ITEM 6. OWNERSHIP OF MORE THAN FIVE PERCENT ON BEHALF OF ANOTHER PERSON.

        Parkdale Holdings Corporation N.V. and Charles E. Bradley, Jr. are known
to have the right to receive or the power to direct the receipt of dividends 
from or the proceeds from the sale of, the shares of Common Stock to which this 
Statement relates.

ITEM 7. IDENTIFICATION AND CLASSIFICATION OF THE SUBSIDIARY WHICH ACQUIRED THE
        SECURITY BEING REPORTED ON BY THE PARENT HOLDING COMPANY.

        Not applicable.

ITEM 8. IDENTIFICATION AND CLASSIFICATION OF MEMBERS OF THE GROUP.

        Not applicable.

ITEM 9. NOTICE OF DISSOLUTION OF GROUP

        Not applicable.

ITEM 10. CERTIFICATION

        By signing below I certify that, to the best of my knowledge and belief,
the securities referred to above were not acquired and are not held for the 
purpose of or with the effect of changing or influencing the control of the 
issuer of the securities and were not acquired and are not held in connection 
with or as a participant in any transaction having that purpose or effect.

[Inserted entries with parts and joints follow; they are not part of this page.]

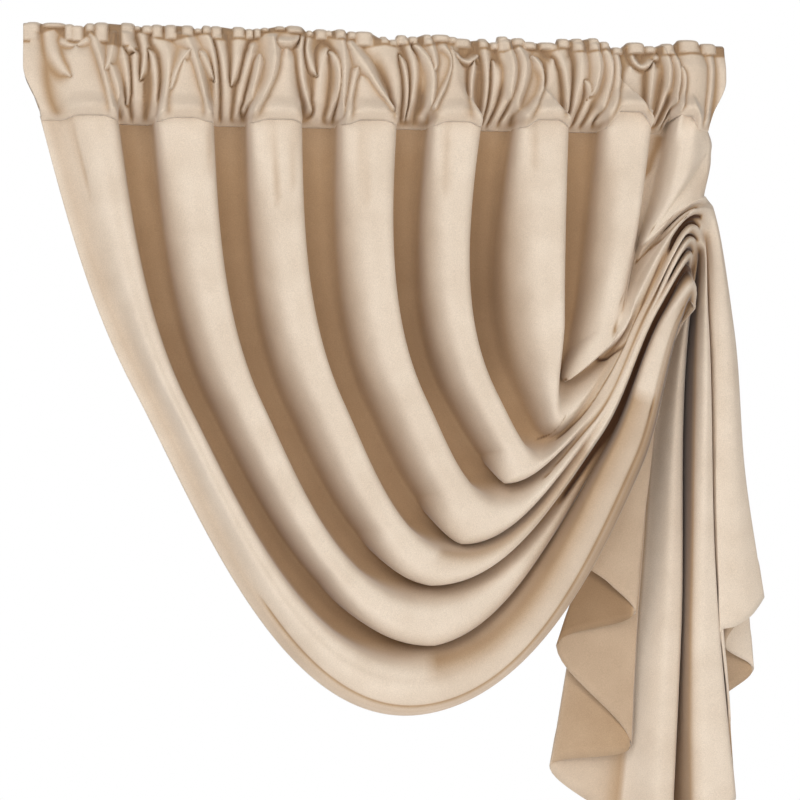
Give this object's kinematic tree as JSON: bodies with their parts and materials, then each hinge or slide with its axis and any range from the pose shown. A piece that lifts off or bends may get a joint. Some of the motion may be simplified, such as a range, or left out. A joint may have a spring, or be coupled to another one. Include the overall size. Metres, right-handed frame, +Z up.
{
  "type": "swagged curtain panel",
  "caption": "Velvet blackout curtain with a gathered rod pocket, hung in pleats, swept aside in nested swags to a gather and falling as a cascading tail.",
  "frame": {"origin": "middle of the heading's top edge, in the plane of the rod's axis", "axes": "+X along the rod towards the gathered side, -Y towards the room, +Z up"},
  "size_m": [0.8605, 0.0987, 0.945],
  "materials": {
    "cream_velvet": "matte velvet with a soft sheen"
  },
  "bodies": {
    "root": {"heading": "cream_velvet", "panel": "cream_velvet"}
  },
  "joints": []
}
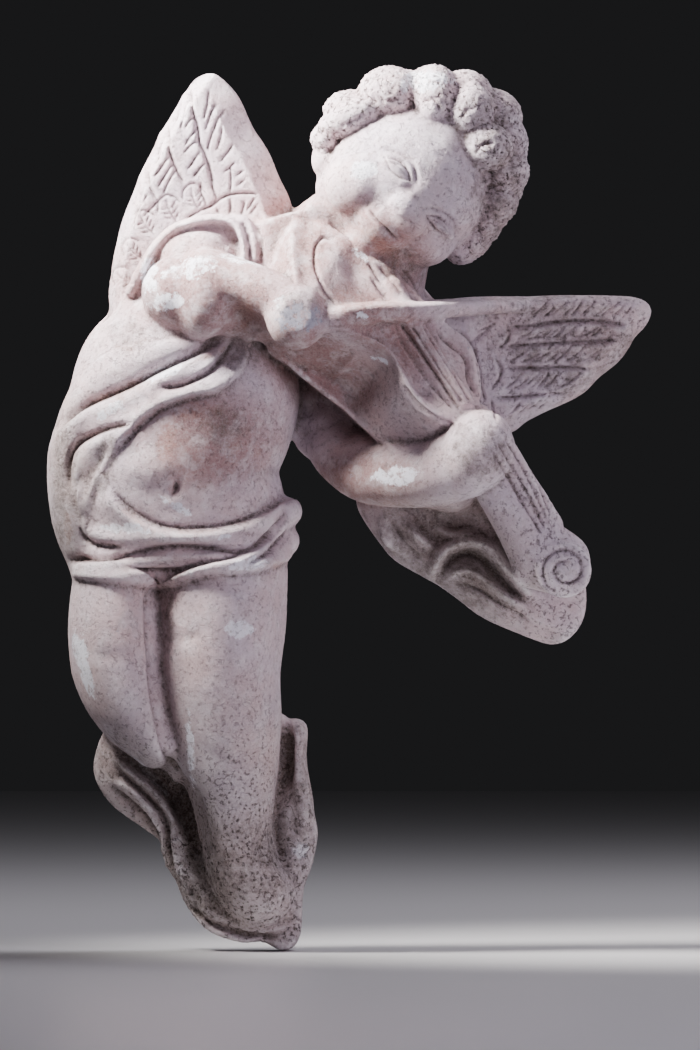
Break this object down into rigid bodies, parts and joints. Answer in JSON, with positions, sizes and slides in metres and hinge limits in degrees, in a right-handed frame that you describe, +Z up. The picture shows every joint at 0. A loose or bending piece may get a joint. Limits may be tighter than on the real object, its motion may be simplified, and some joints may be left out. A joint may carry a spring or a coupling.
{
  "type": "angel musician wall figurine",
  "caption": "Winged child in high relief playing a violin, with draped cloth, cast in one piece with a flat back to hang on a wall.",
  "frame": {"origin": "the hanging point on the flat back, above the balance point of the figure", "axes": "+X to the viewer's right, +Y from the figure into the wall, +Z up as the figure hangs"},
  "size_m": [0.2023, 0.0698, 0.2965],
  "materials": {
    "plaster": null
  },
  "bodies": {
    "root": {"violin_angel": "plaster"}
  },
  "joints": []
}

                                  Page 5 of 6



       
<PAGE>
 
                                   SIGNATURE

        After reasonable inquiry and to the best of my knowledge and belief, I 
certify that the information set forth in this Statement is true, complete and 
correct.

Dated: July 17, 1998

                                        STANWICH FINANCIAL SERVICES CORP.

                                        By:  /s/ Charles E. Bradley, Sr.
                                           ----------------------------------
                                        Name: Charles E. Bradley, Sr.